Mais vu ce coût très élevé de redressement et des sommes difficile à rassembler, le comité propose un plan de financement graduel. C’est-à-dire la recapitalisation immédiate d’environ 3,5 milliards de francs, l’intégration du reliquat dans le budget de l’Etat sur quatre ans, et la recherche de financement auprès de partenaires.  
L’analyse globale de la situation financière faite par le Comité technique révèle une augmentation de la valeur bilancielle au cours des cinq dernières années : «Le total du bilan passe de 13 milliards de francs en 2011 à 18 milliards en 2015, soit une hausse de 38 pour cent. Cette hausse s’explique, en grande partie, par l’accroissement des dépôts qui sont passés de 14,5 milliards de francs en 2011 à 21,3 milliards en 2015, soit une augmentation de 48 pour cent mais, également, par l’accroissement des créances qui sont passées de 3,9 à 6,5 milliards, soit une hausse de 67 pour cent», explique le rapport.

Ce sont les dépôts des clients qui constituent les seules ressources de l’établissement. Et la croissance de ces dépôts varie selon le rythme de paiement régulier des salaires des fonctionnaires. Le hic, comme le font remarquer les auteurs du rapport, c’est que «une partie de ces dépôts a servi à financer le fonctionnement de l’établissement, constituant une infraction au principe de protection des intérêts des déposants prévue par la loi bancaire».
Force est de constater que depuis 2009, l’année où les états financiers de la Snpsf ont commencé à être audités, la société a enregistré une rentabilité structurellement déficitaire et des fonds propres négatifs. C’est qui avait amené la Banque centrale (Bcc) à mettre en place en 2011 une administration provisoire, après avoir constaté un risque de cessation de paiement de l’établissement.

Détournements et créances douteuses

Des fonds propres négatifs d’un montant de 3,9 milliards de francs, avec un capital social de 200 millions de francs. Une situation qui enfreint, encore une fois, les dispositions de la loi bancaire qui exigent «un capital minimal d’un milliards pour tout établissement de crédit et des fonds réglementaires pour couvrir les différents risques», note le rapport. Comment est-on arrivé à pareille situation? La réponse est à chercher dans l’organisation même de la structure. Si l’on en croit le rapport du comité technique, il n’existe ni structure, ni mécanisme de contrôle interne, comme le révèle le rapport. «Les contrôles de première et de deuxième niveau restent lacunaires voire quasi inexistants en dépit des sureffectifs des différents départements».
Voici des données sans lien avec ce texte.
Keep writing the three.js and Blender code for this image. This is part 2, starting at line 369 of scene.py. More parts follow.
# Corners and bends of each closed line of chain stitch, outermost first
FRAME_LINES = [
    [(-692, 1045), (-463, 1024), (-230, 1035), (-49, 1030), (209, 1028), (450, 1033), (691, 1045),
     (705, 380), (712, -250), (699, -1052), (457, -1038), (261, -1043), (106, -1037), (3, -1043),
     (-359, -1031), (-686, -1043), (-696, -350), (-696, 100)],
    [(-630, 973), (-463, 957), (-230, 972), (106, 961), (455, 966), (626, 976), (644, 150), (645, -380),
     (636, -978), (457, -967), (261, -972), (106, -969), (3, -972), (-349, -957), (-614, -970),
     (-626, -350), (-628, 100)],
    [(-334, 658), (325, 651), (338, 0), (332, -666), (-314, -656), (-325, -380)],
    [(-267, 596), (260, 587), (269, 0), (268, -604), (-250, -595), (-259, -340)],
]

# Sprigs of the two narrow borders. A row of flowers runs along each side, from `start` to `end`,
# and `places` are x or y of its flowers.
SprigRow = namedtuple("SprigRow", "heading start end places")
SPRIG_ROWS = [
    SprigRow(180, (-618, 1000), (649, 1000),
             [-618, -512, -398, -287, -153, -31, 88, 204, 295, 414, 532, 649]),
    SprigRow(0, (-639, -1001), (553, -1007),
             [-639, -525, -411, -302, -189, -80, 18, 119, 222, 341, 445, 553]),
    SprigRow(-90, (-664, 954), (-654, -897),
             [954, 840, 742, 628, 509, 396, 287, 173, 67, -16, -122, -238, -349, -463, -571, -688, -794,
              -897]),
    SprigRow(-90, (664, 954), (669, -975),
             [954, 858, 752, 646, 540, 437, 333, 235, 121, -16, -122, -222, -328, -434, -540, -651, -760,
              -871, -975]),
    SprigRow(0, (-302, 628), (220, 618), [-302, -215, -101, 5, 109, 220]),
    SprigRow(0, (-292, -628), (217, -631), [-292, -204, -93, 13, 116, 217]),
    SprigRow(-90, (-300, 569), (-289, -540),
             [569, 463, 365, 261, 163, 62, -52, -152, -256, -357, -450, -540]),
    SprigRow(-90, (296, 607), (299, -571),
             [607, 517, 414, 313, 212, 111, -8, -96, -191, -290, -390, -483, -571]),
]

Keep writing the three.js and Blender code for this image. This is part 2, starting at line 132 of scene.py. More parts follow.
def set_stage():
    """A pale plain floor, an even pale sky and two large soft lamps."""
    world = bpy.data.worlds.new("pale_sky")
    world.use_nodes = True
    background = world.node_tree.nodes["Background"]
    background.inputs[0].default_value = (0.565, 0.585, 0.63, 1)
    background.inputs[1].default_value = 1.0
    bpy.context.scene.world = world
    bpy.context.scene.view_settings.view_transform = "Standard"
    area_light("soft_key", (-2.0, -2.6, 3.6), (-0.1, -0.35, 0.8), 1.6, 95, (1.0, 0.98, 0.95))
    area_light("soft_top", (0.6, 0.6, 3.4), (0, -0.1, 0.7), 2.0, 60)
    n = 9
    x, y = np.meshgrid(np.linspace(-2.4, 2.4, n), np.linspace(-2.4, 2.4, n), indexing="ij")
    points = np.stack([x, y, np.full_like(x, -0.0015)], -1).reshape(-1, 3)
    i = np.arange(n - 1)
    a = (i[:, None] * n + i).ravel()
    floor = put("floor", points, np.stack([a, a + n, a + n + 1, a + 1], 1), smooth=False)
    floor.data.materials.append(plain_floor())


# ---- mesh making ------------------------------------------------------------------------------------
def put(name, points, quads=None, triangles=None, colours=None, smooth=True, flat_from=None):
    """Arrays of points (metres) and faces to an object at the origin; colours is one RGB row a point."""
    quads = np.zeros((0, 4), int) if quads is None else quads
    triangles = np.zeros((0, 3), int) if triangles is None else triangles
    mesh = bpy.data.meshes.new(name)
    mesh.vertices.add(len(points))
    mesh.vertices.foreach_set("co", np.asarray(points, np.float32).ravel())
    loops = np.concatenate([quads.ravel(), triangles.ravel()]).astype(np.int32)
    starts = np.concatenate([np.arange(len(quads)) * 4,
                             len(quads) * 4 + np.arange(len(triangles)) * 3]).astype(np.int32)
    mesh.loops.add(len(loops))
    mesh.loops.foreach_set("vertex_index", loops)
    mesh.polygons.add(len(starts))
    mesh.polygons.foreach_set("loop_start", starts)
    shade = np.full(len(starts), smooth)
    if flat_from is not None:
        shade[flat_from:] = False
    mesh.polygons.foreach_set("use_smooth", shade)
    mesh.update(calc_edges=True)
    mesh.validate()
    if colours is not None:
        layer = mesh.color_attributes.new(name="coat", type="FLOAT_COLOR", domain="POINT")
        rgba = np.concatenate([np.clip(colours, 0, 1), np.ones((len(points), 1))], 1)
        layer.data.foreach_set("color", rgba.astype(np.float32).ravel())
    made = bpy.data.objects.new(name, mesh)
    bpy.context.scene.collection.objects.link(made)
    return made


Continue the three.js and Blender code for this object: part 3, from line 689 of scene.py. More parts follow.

Ce qui explique la multiplication des fraudes, qui ont pris ces cinq dernières années une telle ampleur (voir à la page précédente, tableau, dont nous avons pris le soin de ne pas publier la partie portant les noms des auteurs présumés ou avérés des infractions, ndlr). Des fraudes perpétrées, bien entendu, par les agents mêmes de la boîte. A la date du 31 décembre 2015, le montant cumulé des fraudes s’élevait à plus de 1 milliard de francs. 
Mais les fraudeurs ne semblent pas avoir dit leur dernier mot, puisque deux affaires de détournements de fonds ont été débusquées cette année 2016.
La plupart des affaires ont déjà été instruite par la Justice, d’autres sont en cours. 
Mais ce n’est pas tout. L’autre ombre dans le tableau de la Snpsf concerne la question des créances douteuses. Le rapport des commissaires aux comptes pour l’exercice 2015 cité dans le rapport du comité technique, avait affiché un portefeuille de découverts douteux de 1,850 milliard de francs provisionnés à 86 pour cent et 120 millions de francs de prêts douteux provisionnés à 100 pour cent.
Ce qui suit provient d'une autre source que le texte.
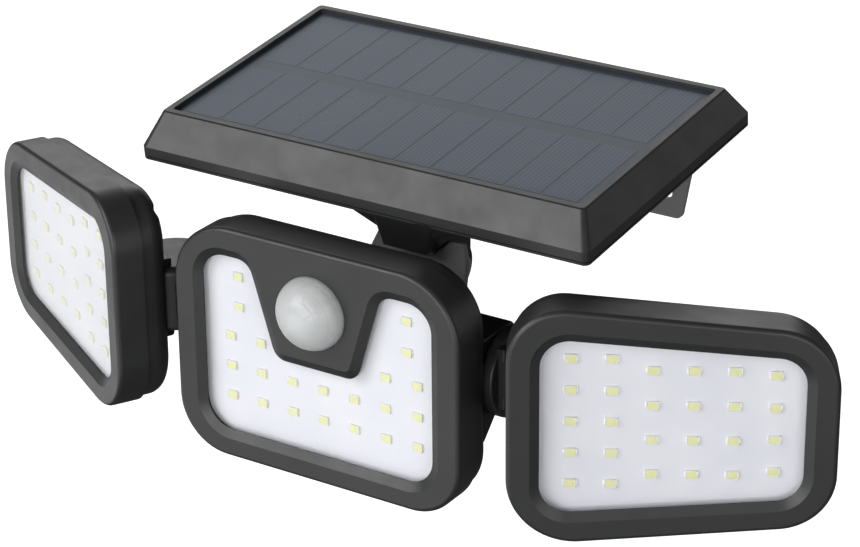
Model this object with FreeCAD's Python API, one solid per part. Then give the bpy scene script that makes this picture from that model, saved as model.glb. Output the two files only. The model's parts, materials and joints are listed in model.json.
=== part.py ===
import FreeCAD, Part
import os
from math import sin, cos, tan, radians, degrees, sqrt, pi, atan2

# Wall light with three lamp heads, a solar panel and a motion sensor.
# Millimetres. X to the right of someone facing the light, Y towards the wall, Z up.
# The origin is the centre of the back face of the wall plate.

V = FreeCAD.Vector

# ---------------------------------------------------------------- dimensions
# wall plate
PLATE_T = 2.0
PLATE_R = 2.4                  # corner radius
PLATE_TOP_HALF = 61.9          # half width at the top edge
PLATE_BOT_HALF = 53.7          # half width at the bottom edge
PLATE_H = 45.5
PLATE_HOLE_R = 2.5
PLATE_HOLE_X = 96.0            # spacing
PLATE_HOLE_Z = 28.0
EAR_IN = 11.0                  # wall ears, inner and outer faces
EAR_OUT = 15.0
LAMP_Y, LAMP_Z = -28.0, -3.0   # lamp pivot axis (along X)
LAMP_R = 9.0
LAMP_BOLT_R = 3.0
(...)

Mais le Comité, qui estime que les auditeurs de la Commission aux comptes avaient présenté une interprétation erronée de la réglementation, devait revoir ces créances douteuses à la hausse. Selon lui, le niveau réel des créances douteuses au 31 décembre 2015, conformément à la loi, devrait être de 2,4 milliards de francs. Le cas de crédits douteux le plus criant, au regard des membres du comité technique, concerne le projet immobilier Hamboda de 842 millions de francs. «Procédures d’octrois non respectés, viabilité du projet non garantie. Une partie du crédit a servi au remboursement des créances dans les autres banques», relève, à ce propos, le rapport. Celui-ci montre que l’absence de manuel de procédure de gestion de crédit a favorisé le financement de projets non viables sur le plan économique et financier.
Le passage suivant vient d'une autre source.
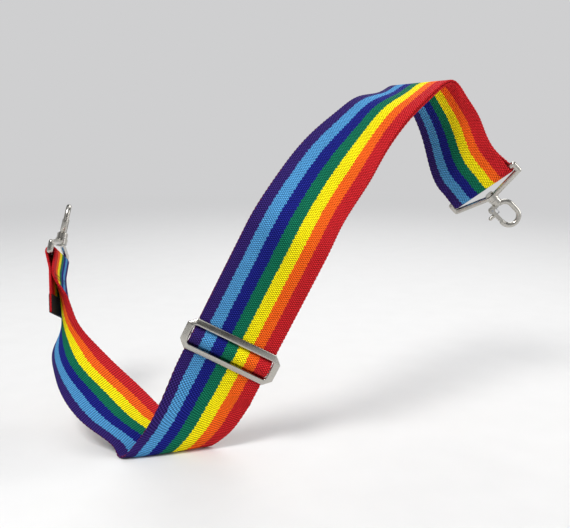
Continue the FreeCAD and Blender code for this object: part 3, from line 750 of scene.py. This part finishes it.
def ground():
    """A plain pale floor, a disc of 6 m radius, that fades into the haze as it gets far."""
    turn = np.linspace(0, 2 * math.pi, 65)[:-1]
    rim = np.stack([FLOOR_MIDDLE + FLOOR_RADIUS * np.cos(turn), FLOOR_RADIUS * np.sin(turn),
                    np.full(len(turn), GROUND)], axis=1)
    nodes = Nodes("floor")
    coordinates = nodes.add("ShaderNodeTexCoord")
    grain = nodes.noise(coordinates.outputs["Object"], 40.0, 3.0)
    nodes.link(nodes.mix(grain, (0.74, 0.73, 0.71, 1), (0.78, 0.77, 0.75, 1)),
               nodes.shader.inputs["Base Color"])
    nodes.shader.inputs["Roughness"].default_value = 0.75
    away = nodes.add("ShaderNodeVectorMath", operation="LENGTH")
    nodes.link(coordinates.outputs["Object"], away.inputs[0])
    far = nodes.add("ShaderNodeMapRange", interpolation_type="SMOOTHSTEP")
    far.inputs["From Min"].default_value = 0.25
    far.inputs["From Max"].default_value = 1.5
    nodes.link(away.outputs["Value"], far.inputs["Value"])
    haze = nodes.add("ShaderNodeEmission")
    haze.inputs["Color"].default_value = HAZE
    both = nodes.add("ShaderNodeMixShader")
    nodes.link(nodes.math("MULTIPLY", far.outputs[0], seen_rays(nodes.tree)), both.inputs[0])
    nodes.link(nodes.shader.outputs[0], both.inputs[1])
    nodes.link(haze.outputs[0], both.inputs[2])
    nodes.link(both.outputs[0], nodes.tree.nodes["Material Output"].inputs["Surface"])
    return mesh_object("floor", rim, [list(range(len(turn)))], nodes.material)


ground()


def area_light(name, place, target, size, watts):
    """A round white lamp at a place, facing a target."""
    light = bpy.data.lights.new(name, "AREA")
    light.shape = "DISK"
    light.size = size
    light.energy = watts
    lamp = bpy.data.objects.new(name, light)
    lamp.location = place
    lamp.rotation_euler = (Vector(target) - Vector(place)).to_track_quat("-Z", "Y").to_euler()
    bpy.context.scene.collection.objects.link(lamp)


middle_point = (0.15, -0.03, -0.02)
area_light("key", (-0.35, -0.6, 1.05), middle_point, 0.5, 11)
area_light("fill", (1.25, -0.1, 0.4), middle_point, 0.8, 5)
area_light("back", (0.4, 0.9, 0.8), middle_point, 0.8, 5)


def sky(tree, height, stops):
    """Colour by how high a direction points, from 0 at the horizon to 1 overhead."""
    ramp = tree.nodes.new("ShaderNodeValToRGB")
    fill_ramp(ramp.color_ramp, stops)
    tree.links.new(height, ramp.inputs[0])
    return ramp.outputs[0]


def studio_world():
    """A soft sky, bright overhead. Where it is seen, it is haze at the horizon and dim above."""
    world = bpy.data.worlds.new("studio")
    world.use_nodes = True
    tree = world.node_tree
    coordinates = tree.nodes.new("ShaderNodeTexCoord")
    split = tree.nodes.new("ShaderNodeSeparateXYZ")
    tree.links.new(coordinates.outputs["Generated"], split.inputs[0])
    lighting = sky(tree, split.outputs[2], ((0.1, (0.09, 0.09, 0.1, 1)),
                                            (0.7, (0.62, 0.64, 0.68, 1))))
    looks = sky(tree, split.outputs[2], ((0.35, HAZE), (0.4, (0.02, 0.018, 0.016, 1)),
                                         (0.74, (0.03, 0.028, 0.026, 1)),
                                         (0.9, (0.85, 0.86, 0.88, 1))))
    mix = tree.nodes.new("ShaderNodeMix")
    mix.data_type = "RGBA"
    tree.links.new(seen_rays(tree), mix.inputs[0])
    tree.links.new(lighting, mix.inputs[6])
    tree.links.new(looks, mix.inputs[7])
    tree.links.new(mix.outputs[2], tree.nodes["Background"].inputs[0])
    return world


bpy.context.scene.world = studio_world()

camera_data = bpy.data.cameras.new("camera")
camera_data.sensor_width = 36.0
camera_data.lens = 47.4
camera = bpy.data.objects.new("camera", camera_data)
camera.location = (0.1475, -0.502, 0.068)
camera.rotation_euler = (math.radians(90 - 11.1), 0, 0)
bpy.context.scene.collection.objects.link(camera)
bpy.context.scene.camera = camera
bpy.context.scene.view_settings.view_transform = "Standard"
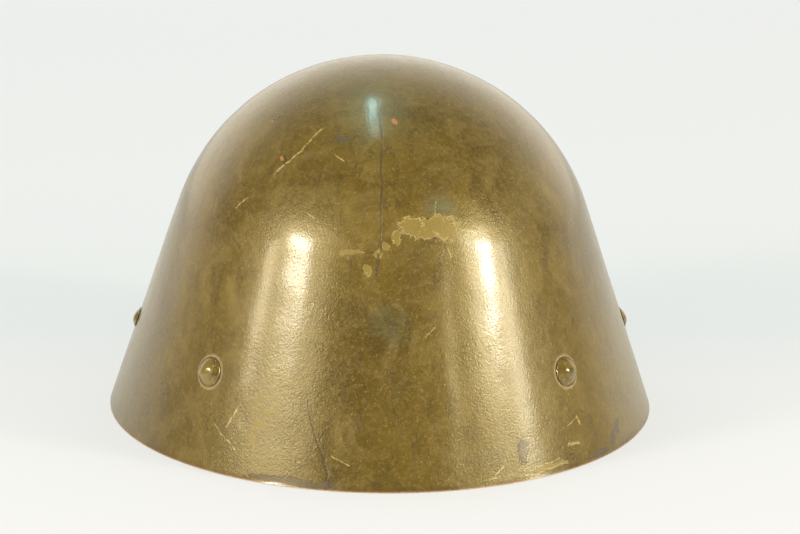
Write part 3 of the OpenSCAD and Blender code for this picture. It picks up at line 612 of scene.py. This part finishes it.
def giveThickness(piece, thick, edge):
    # joins the strip's blocks, gives it thickness and rounds its cut edges, then keeps that as the mesh
    weld = piece.modifiers.new("weld", "WELD")
    weld.merge_threshold = 0.00001
    solid = piece.modifiers.new("thickness", "SOLIDIFY")
    solid.thickness, solid.offset, solid.use_even_offset = thick, 0.0, True
    bevel = piece.modifiers.new("edges", "BEVEL")
    bevel.width, bevel.segments, bevel.limit_method, bevel.angle_limit = edge, 2, "ANGLE", math.radians(50)
    bpy.context.view_layer.update()
    made = bpy.data.meshes.new_from_object(piece.evaluated_get(bpy.context.evaluated_depsgraph_get()))
    piece.modifiers.clear()
    piece.data = made
    piece.data.polygons.foreach_set("use_smooth", np.ones(len(made.polygons), bool))

hoop = {"height": shellShape["rivetHeight"], "gap": 0.011, "high": 0.020}

def hoopOval(s, h):
    # half width, half length and middle of the hoop's outer face, from the shell at the rivets' height
    flare = flareAngle(s)
    across = s["halfWidth"] - s["sheet"] / math.cos(flare) - h["height"] * math.tan(flare) - h["gap"]
    return across, shellStretch(s, True) * (across + h["gap"]) - h["gap"], -shellLean(s) * h["height"]

hoopAcross, hoopAlong, hoopMiddle = hoopOval(shellShape, hoop)
hoopLow, hoopTop = hoop["height"] - hoop["high"] / 2, hoop["height"] + hoop["high"] / 2
liner = {
    "bandAcross": hoopAcross, "bandAlong": hoopAlong, "bandMiddle": hoopMiddle,
    "bandLow": hoopLow, "bandTop": hoopTop,
    "feltOut": 0.0015, "feltIn": 0.0075,
    "sweatOut": 0.00765, "sweatIn": 0.00965, "sweatLow": hoopLow - 0.00235, "sweatTop": hoopTop + 0.006,
    "uvRadius": 0.104,   # turns radians into lengths for the pattern
}

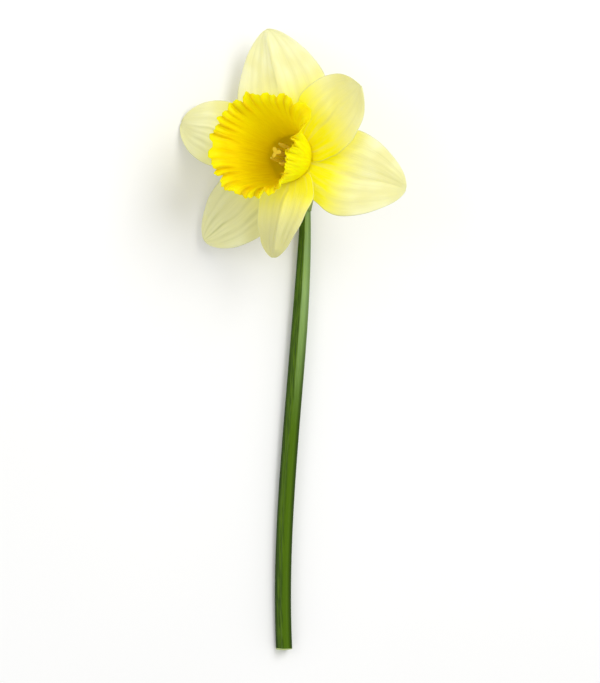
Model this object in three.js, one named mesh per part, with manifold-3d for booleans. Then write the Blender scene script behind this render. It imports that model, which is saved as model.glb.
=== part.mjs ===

Comment expliquer l’octroi de crédits aussi importants. D’autant plus que la Snpsf disposant de fonds propres négatifs ne devrait pas être autorisée à octroyer des prêts à la clientèle. Les auteurs du rapport expliquent que «pour assurer le fonctionnement de l’établissement, la Banque centrale des Comores a pris des mesures exceptionnelles autorisant l’octroi de crédit allant jusqu’à 10 millions de francs. Au-delà de ce montant, l’octroi est subordonné à l’autorisation préalable de ladite Banque centrale».  
Si l’on regarde de près, les huit gros dossiers de crédits en souffrance à la Snpsf, représentant un encours brut de 1,5 milliard de francs, dépassent le plafond de dix milliards autorisés par la Bcc. La question reste de savoir si ces crédits douteux ont aussi eu «l’autorisation préalable» de la Banque centrale.